The relationship between the N’Kuru and the Kyoga remained the same as it had been before the pale-skinned Arabs and the white-skinned Europeans began to interfere but then, as the twentieth century began to loom, it worsened. And the reason was rubber.
In spite of the persistence of the English slave traders over the years, Mau never fell into the British sphere of influence. Instead it became an outcrop of those territories owned absolutely by the Emperor Leopold. He offered great tracts of the verdant country to his hangers-on at court, but none had the wish or the will to be farmers, even by proxy. One or two settlers arrived in long wagons pulled by oxen modelled on the successful design favoured by the Dutch further south. The N’Kuru wisely slaughtered them and blamed it on the Kyoga. And then, as it had been in the forests around the Congo, rubber was discovered in the jungle atop the escarpment where the Kyoga continued to live. Leopold’s men were quick to understand the contempt with which the N’Kuru viewed their smaller, darker neighbours, and so the rubber growers gave the tall ex-farmers guns, whips and, most importantly, heavy, sharp pangas, and they made them overseers.

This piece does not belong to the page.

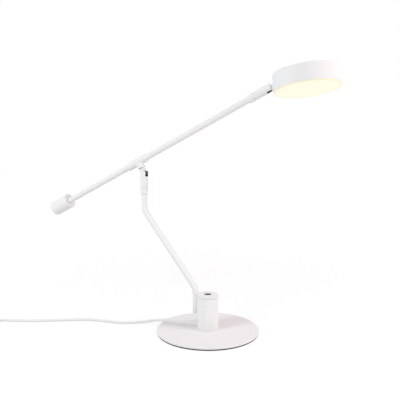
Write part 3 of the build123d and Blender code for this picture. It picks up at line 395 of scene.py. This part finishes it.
def make_coat_group():
    """Powder coat: a fine orange peel in the bump and the roughness, and a faint drift of tone."""
    group = bpy.data.node_groups.new("coat_grain", "ShaderNodeTree")
    group_socket(group, "Colour", "NodeSocketColor", "INPUT", (0.8, 0.8, 0.8, 1))
    group_socket(group, "Gloss", "NodeSocketFloat", "INPUT", 0.4)
    group_socket(group, "Peel", "NodeSocketFloat", "INPUT", 0.2)
    group_socket(group, "Grain size", "NodeSocketFloat", "INPUT", 1400.0)
    group_socket(group, "Colour", "NodeSocketColor", "OUTPUT")
    group_socket(group, "Roughness", "NodeSocketFloat", "OUTPUT")
    group_socket(group, "Normal", "NodeSocketVector", "OUTPUT")
    tree, link = group.nodes, group.links.new
    inputs, outputs = tree.new("NodeGroupInput"), tree.new("NodeGroupOutput")
    place = tree.new("ShaderNodeTexCoord")
    peel = tree.new("ShaderNodeTexNoise")
    peel.inputs["Detail"].default_value = PEEL_DETAIL
    drift = tree.new("ShaderNodeTexNoise")
    drift.inputs["Scale"].default_value = DRIFT_SCALE
    drift.inputs["Detail"].default_value = DRIFT_DETAIL
    tone = tree.new("ShaderNodeMapRange")
    tone.inputs["To Min"].default_value, tone.inputs["To Max"].default_value = DRIFT_TONES
    shade = tree.new("ShaderNodeVectorMath")
    shade.operation = "SCALE"
    rough = tree.new("ShaderNodeMath")
    rough.operation = "MULTIPLY_ADD"
    rough.inputs[1].default_value = PEEL_ROUGHNESS
    bump = tree.new("ShaderNodeBump")
    bump.inputs["Distance"].default_value = PEEL_DEPTH
    link(place.outputs["Object"], peel.inputs["Vector"])
    link(inputs.outputs["Grain size"], peel.inputs["Scale"])
    link(place.outputs["Object"], drift.inputs["Vector"])
    link(drift.outputs["Fac"], tone.inputs["Value"])
    link(inputs.outputs["Colour"], shade.inputs[0])
    link(tone.outputs["Result"], shade.inputs["Scale"])
    link(shade.outputs["Vector"], outputs.inputs["Colour"])
    link(peel.outputs["Fac"], rough.inputs[0])
    link(inputs.outputs["Gloss"], rough.inputs[2])
    link(rough.outputs["Value"], outputs.inputs["Roughness"])
    link(inputs.outputs["Peel"], bump.inputs["Strength"])
    link(peel.outputs["Fac"], bump.inputs["Height"])
    link(bump.outputs["Normal"], outputs.inputs["Normal"])
    return group


COAT_GRAIN = make_coat_group()


def finish(name, colour, gloss, peel=0.2, grain=1400.0, metallic=0.0):
    """A material whose colour, roughness and bump come from the coat group."""
    material = bpy.data.materials.new(name)
    material.use_nodes = True
    tree = material.node_tree
    shader = tree.nodes["Principled BSDF"]
    shader.inputs["Metallic"].default_value = metallic
    shader.inputs["Specular IOR Level"].default_value = COAT_SPECULAR
    coating = tree.nodes.new("ShaderNodeGroup")
    coating.node_tree = COAT_GRAIN
    coating.inputs["Colour"].default_value = (*colour, 1)
    coating.inputs["Gloss"].default_value = gloss
    coating.inputs["Peel"].default_value = peel
    coating.inputs["Grain size"].default_value = grain
    tree.links.new(coating.outputs["Colour"], shader.inputs["Base Color"])
    tree.links.new(coating.outputs["Roughness"], shader.inputs["Roughness"])
    tree.links.new(coating.outputs["Normal"], shader.inputs["Normal"])
    return material


def rim_tint(tree, rim, middle, edge):
    """Colour that keeps one value over the disc and turns to another near its edge."""
    tint = tree.nodes.new("ShaderNodeValToRGB")
    ramp = tint.color_ramp
    ramp.elements[0].position = RIM_START
    ramp.elements[0].color = (*middle, 1)
    ramp.elements[1].position = 1.0
    ramp.elements[1].color = (*edge, 1)
    tree.links.new(rim.outputs["Fac"], tint.inputs["Fac"])
    return tint.outputs["Color"]


def glowing_diffuser():
    """Opal plastic lit from behind: pale yellow white, a little deeper at its edge."""
    material = bpy.data.materials.new("opal_diffuser")
    material.use_nodes = True
    tree = material.node_tree
    shader = tree.nodes["Principled BSDF"]
    shader.inputs["Roughness"].default_value = OPAL_GLOSS
    shader.inputs["Specular IOR Level"].default_value = OPAL_SPECULAR
    shader.inputs["Emission Strength"].default_value = 1.0
    rim = tree.nodes.new("ShaderNodeAttribute")
    rim.attribute_name = "towards_edge"
    base = rim_tint(tree, rim, (0.55, 0.55, 0.42), (0.55, 0.54, 0.38))
    glow = rim_tint(tree, rim, (0.485, 0.475, 0.37), (0.41, 0.385, 0.25))
    tree.links.new(base, shader.inputs["Base Color"])
    tree.links.new(glow, shader.inputs["Emission Color"])
    return material


def calculated(tree, operation, *values, kind="ShaderNodeMath", output="Value"):
    """Output of a math node whose inputs are fed by sockets or hold plain numbers or vectors."""
    node = tree.nodes.new(kind)
    node.operation = operation
    for socket, value in zip(node.inputs, values):
        if isinstance(value, bpy.types.NodeSocket):
            tree.links.new(value, socket)
        else:
            socket.default_value = value
    return node.outputs[output]


def vector_calculated(tree, operation, *values, output="Value"):
    """Output of a vector math node."""
    return calculated(tree, operation, *values, kind="ShaderNodeVectorMath", output=output)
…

This was the darkest hour in all the history of the Kyoga. Their jungle villages were overrun and their people placed in a new and savage bondage. Quotas were dictated in far Brussels by businessmen with no knowledge or understanding of how impossible it would be to fulfil them. Made arrogant by distance and ignorance, they demanded that their local representatives force their workers to greater efforts. The local men, deaf to the protests of the last, sickly missionaries, began to threaten the N’Kuru: if the local tribes were not up to the job, they would import outsiders who were — they had no end of experienced overseers on the black banks of the Congo. The N’Kuru and the Kyoga could work side by side in the jungle. Such threats spurred the N’Kuru to frenzies of cruelty — cruelty imported, like slavery, by the pale skins. For every man, woman and child of the Kyoga nation, a quota was set. At the end of each quota period, the white latex each had collected was weighed and measured. The first failure to meet the quota cost a finger. The second cost a hand. The third a foot. The fourth an eye. The fifth — and there were blessedly few — a testicle or a breast. The missionaries tried to help by searing closed the wounds and bringing the sufferers back to working fitness as quickly as they could. By the time a couple of million men were being slaughtered on the fields of Flanders, a similar number were being disfigured and destroyed in the anonymous western African jungles to supply the white-skin armies with the ton upon ton of rubber they needed to keep the killing going: men and women and children; arms and legs and eyes.